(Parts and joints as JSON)
______________________________

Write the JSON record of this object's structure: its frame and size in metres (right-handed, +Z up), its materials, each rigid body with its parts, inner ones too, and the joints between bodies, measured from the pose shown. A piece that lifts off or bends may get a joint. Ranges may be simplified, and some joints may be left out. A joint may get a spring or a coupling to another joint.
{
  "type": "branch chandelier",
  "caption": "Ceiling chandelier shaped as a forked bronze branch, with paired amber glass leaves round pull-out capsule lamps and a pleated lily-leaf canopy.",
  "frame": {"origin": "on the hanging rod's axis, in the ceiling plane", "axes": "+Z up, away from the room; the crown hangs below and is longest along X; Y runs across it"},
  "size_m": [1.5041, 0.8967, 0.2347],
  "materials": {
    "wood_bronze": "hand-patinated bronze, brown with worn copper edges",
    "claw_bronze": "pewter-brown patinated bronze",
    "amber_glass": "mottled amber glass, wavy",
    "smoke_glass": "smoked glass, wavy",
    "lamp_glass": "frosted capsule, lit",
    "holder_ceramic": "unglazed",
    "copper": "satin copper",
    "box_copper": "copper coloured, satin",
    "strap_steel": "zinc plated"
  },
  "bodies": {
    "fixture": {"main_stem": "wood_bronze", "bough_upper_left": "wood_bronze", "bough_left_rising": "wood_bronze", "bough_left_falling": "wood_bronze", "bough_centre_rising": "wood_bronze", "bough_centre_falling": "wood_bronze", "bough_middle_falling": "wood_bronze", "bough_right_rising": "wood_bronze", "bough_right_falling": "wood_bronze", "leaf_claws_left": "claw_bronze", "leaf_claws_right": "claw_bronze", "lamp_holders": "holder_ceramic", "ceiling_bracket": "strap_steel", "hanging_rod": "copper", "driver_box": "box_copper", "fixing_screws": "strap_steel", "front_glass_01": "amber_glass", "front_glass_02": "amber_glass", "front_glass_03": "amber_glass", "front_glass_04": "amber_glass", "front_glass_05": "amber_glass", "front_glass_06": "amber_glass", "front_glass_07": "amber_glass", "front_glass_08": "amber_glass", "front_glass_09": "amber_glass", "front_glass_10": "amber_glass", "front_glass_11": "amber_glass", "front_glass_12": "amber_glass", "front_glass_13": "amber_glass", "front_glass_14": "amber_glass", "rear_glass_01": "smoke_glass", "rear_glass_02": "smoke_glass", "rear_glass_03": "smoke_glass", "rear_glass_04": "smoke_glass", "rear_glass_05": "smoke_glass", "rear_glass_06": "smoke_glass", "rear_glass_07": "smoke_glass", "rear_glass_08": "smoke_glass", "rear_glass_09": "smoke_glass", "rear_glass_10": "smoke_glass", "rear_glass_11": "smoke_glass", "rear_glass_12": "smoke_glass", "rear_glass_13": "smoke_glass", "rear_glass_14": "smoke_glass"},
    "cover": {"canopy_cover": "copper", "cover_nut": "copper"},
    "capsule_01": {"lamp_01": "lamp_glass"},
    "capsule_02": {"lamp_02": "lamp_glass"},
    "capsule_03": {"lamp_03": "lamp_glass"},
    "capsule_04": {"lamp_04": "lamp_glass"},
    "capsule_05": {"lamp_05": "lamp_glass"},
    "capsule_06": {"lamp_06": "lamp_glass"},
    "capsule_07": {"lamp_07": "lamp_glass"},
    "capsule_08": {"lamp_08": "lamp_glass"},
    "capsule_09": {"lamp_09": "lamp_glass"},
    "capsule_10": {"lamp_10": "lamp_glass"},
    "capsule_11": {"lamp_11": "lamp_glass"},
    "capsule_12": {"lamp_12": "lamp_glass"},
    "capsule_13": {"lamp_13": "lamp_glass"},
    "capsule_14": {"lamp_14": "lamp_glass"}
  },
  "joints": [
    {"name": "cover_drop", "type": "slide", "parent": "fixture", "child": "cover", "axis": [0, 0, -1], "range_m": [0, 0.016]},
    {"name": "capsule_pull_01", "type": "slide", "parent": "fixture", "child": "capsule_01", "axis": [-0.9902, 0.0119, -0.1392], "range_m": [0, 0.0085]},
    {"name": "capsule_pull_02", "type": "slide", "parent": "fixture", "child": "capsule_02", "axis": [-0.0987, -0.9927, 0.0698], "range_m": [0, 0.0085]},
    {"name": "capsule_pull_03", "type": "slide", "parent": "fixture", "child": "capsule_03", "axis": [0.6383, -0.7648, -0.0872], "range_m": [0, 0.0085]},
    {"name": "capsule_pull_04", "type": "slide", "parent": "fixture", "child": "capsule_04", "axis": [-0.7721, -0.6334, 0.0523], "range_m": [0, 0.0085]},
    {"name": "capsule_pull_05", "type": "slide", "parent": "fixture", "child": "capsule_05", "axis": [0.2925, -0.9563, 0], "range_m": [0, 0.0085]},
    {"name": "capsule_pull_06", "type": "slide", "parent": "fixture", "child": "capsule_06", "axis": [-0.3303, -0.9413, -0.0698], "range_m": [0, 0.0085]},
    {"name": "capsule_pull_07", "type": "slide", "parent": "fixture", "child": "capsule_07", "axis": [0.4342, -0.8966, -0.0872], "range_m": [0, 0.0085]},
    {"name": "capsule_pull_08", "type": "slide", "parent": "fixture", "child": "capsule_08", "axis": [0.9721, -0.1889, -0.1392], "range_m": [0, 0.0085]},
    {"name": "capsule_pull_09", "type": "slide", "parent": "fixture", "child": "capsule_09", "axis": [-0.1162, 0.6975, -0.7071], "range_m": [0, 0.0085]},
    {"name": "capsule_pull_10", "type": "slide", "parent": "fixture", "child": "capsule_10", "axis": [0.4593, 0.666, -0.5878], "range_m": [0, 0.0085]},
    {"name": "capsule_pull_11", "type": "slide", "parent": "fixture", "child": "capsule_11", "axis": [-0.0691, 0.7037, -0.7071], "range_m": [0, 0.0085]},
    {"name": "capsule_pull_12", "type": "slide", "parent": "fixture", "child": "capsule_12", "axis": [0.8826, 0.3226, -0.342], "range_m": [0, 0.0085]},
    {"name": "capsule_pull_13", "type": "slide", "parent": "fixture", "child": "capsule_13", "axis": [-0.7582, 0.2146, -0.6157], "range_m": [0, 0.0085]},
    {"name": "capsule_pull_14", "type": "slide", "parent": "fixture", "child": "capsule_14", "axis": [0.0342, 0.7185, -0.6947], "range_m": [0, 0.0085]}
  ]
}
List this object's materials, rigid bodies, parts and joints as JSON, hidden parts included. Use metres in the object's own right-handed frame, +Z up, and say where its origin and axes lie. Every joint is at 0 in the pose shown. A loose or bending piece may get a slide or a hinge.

______________________________

- **Task instructions**
Reproduce the material precisely, including every line.

- **Task result**
Write the JSON record of this object's structure: its frame and size in metres (right-handed, +Z up), its materials, each rigid body with its parts, inner ones too, and the joints between bodies, measured from the pose shown. A piece that lifts off or bends may get a joint. Ranges may be simplified, and some joints may be left out. A joint may get a spring or a coupling to another joint.
{
  "type": "branch chandelier",
  "caption": "Ceiling chandelier shaped as a forked bronze branch, with paired amber glass leaves round pull-out capsule lamps and a pleated lily-leaf canopy.",
  "frame": {"origin": "on the hanging rod's axis, in the ceiling plane", "axes": "+Z up, away from the room; the crown hangs below and is longest along X; Y runs across it"},
  "size_m": [1.5041, 0.8967, 0.2347],
  "materials": {
    "wood_bronze": "hand-patinated bronze, brown with worn copper edges",
    "claw_bronze": "pewter-brown patinated bronze",
    "amber_glass": "mottled amber glass, wavy",
    "smoke_glass": "smoked glass, wavy",
    "lamp_glass": "frosted capsule, lit",
    "holder_ceramic": "unglazed",
    "copper": "satin copper",
    "box_copper": "copper coloured, satin",
    "strap_steel": "zinc plated"
  },
  "bodies": {
    "fixture": {"main_stem": "wood_bronze", "bough_upper_left": "wood_bronze", "bough_left_rising": "wood_bronze", "bough_left_falling": "wood_bronze", "bough_centre_rising": "wood_bronze", "bough_centre_falling": "wood_bronze", "bough_middle_falling": "wood_bronze", "bough_right_rising": "wood_bronze", "bough_right_falling": "wood_bronze", "leaf_claws_left": "claw_bronze", "leaf_claws_right": "claw_bronze", "lamp_holders": "holder_ceramic", "ceiling_bracket": "strap_steel", "hanging_rod": "copper", "driver_box": "box_copper", "fixing_screws": "strap_steel", "front_glass_01": "amber_glass", "front_glass_02": "amber_glass", "front_glass_03": "amber_glass", "front_glass_04": "amber_glass", "front_glass_05": "amber_glass", "front_glass_06": "amber_glass", "front_glass_07": "amber_glass", "front_glass_08": "amber_glass", "front_glass_09": "amber_glass", "front_glass_10": "amber_glass", "front_glass_11": "amber_glass", "front_glass_12": "amber_glass", "front_glass_13": "amber_glass", "front_glass_14": "amber_glass", "rear_glass_01": "smoke_glass", "rear_glass_02": "smoke_glass", "rear_glass_03": "smoke_glass", "rear_glass_04": "smoke_glass", "rear_glass_05": "smoke_glass", "rear_glass_06": "smoke_glass", "rear_glass_07": "smoke_glass", "rear_glass_08": "smoke_glass", "rear_glass_09": "smoke_glass", "rear_glass_10": "smoke_glass", "rear_glass_11": "smoke_glass", "rear_glass_12": "smoke_glass", "rear_glass_13": "smoke_glass", "rear_glass_14": "smoke_glass"},
    "cover": {"canopy_cover": "copper", "cover_nut": "copper"},
    "capsule_01": {"lamp_01": "lamp_glass"},
    "capsule_02": {"lamp_02": "lamp_glass"},
    "capsule_03": {"lamp_03": "lamp_glass"},
    "capsule_04": {"lamp_04": "lamp_glass"},
    "capsule_05": {"lamp_05": "lamp_glass"},
    "capsule_06": {"lamp_06": "lamp_glass"},
    "capsule_07": {"lamp_07": "lamp_glass"},
    "capsule_08": {"lamp_08": "lamp_glass"},
    "capsule_09": {"lamp_09": "lamp_glass"},
    "capsule_10": {"lamp_10": "lamp_glass"},
    "capsule_11": {"lamp_11": "lamp_glass"},
    "capsule_12": {"lamp_12": "lamp_glass"},
    "capsule_13": {"lamp_13": "lamp_glass"},
    "capsule_14": {"lamp_14": "lamp_glass"}
  },
  "joints": [
    {"name": "cover_drop", "type": "slide", "parent": "fixture", "child": "cover", "axis": [0, 0, -1], "range_m": [0, 0.016]},
    {"name": "capsule_pull_01", "type": "slide", "parent": "fixture", "child": "capsule_01", "axis": [-0.9902, 0.0119, -0.1392], "range_m": [0, 0.0085]},
    {"name": "capsule_pull_02", "type": "slide", "parent": "fixture", "child": "capsule_02", "axis": [-0.0987, -0.9927, 0.0698], "range_m": [0, 0.0085]},
    {"name": "capsule_pull_03", "type": "slide", "parent": "fixture", "child": "capsule_03", "axis": [0.6383, -0.7648, -0.0872], "range_m": [0, 0.0085]},
    {"name": "capsule_pull_04", "type": "slide", "parent": "fixture", "child": "capsule_04", "axis": [-0.7721, -0.6334, 0.0523], "range_m": [0, 0.0085]},
    {"name": "capsule_pull_05", "type": "slide", "parent": "fixture", "child": "capsule_05", "axis": [0.2925, -0.9563, 0], "range_m": [0, 0.0085]},
    {"name": "capsule_pull_06", "type": "slide", "parent": "fixture", "child": "capsule_06", "axis": [-0.3303, -0.9413, -0.0698], "range_m": [0, 0.0085]},
    {"name": "capsule_pull_07", "type": "slide", "parent": "fixture", "child": "capsule_07", "axis": [0.4342, -0.8966, -0.0872], "range_m": [0, 0.0085]},
    {"name": "capsule_pull_08", "type": "slide", "parent": "fixture", "child": "capsule_08", "axis": [0.9721, -0.1889, -0.1392], "range_m": [0, 0.0085]},
    {"name": "capsule_pull_09", "type": "slide", "parent": "fixture", "child": "capsule_09", "axis": [-0.1162, 0.6975, -0.7071], "range_m": [0, 0.0085]},
    {"name": "capsule_pull_10", "type": "slide", "parent": "fixture", "child": "capsule_10", "axis": [0.4593, 0.666, -0.5878], "range_m": [0, 0.0085]},
    {"name": "capsule_pull_11", "type": "slide", "parent": "fixture", "child": "capsule_11", "axis": [-0.0691, 0.7037, -0.7071], "range_m": [0, 0.0085]},
    {"name": "capsule_pull_12", "type": "slide", "parent": "fixture", "child": "capsule_12", "axis": [0.8826, 0.3226, -0.342], "range_m": [0, 0.0085]},
    {"name": "capsule_pull_13", "type": "slide", "parent": "fixture", "child": "capsule_13", "axis": [-0.7582, 0.2146, -0.6157], "range_m": [0, 0.0085]},
    {"name": "capsule_pull_14", "type": "slide", "parent": "fixture", "child": "capsule_14", "axis": [0.0342, 0.7185, -0.6947], "range_m": [0, 0.0085]}
  ]
}
List this object's materials, rigid bodies, parts and joints as JSON, hidden parts included. Use metres in the object's own right-handed frame, +Z up, and say where its origin and axes lie. Every joint is at 0 in the pose shown. A loose or bending piece may get a slide or a hinge.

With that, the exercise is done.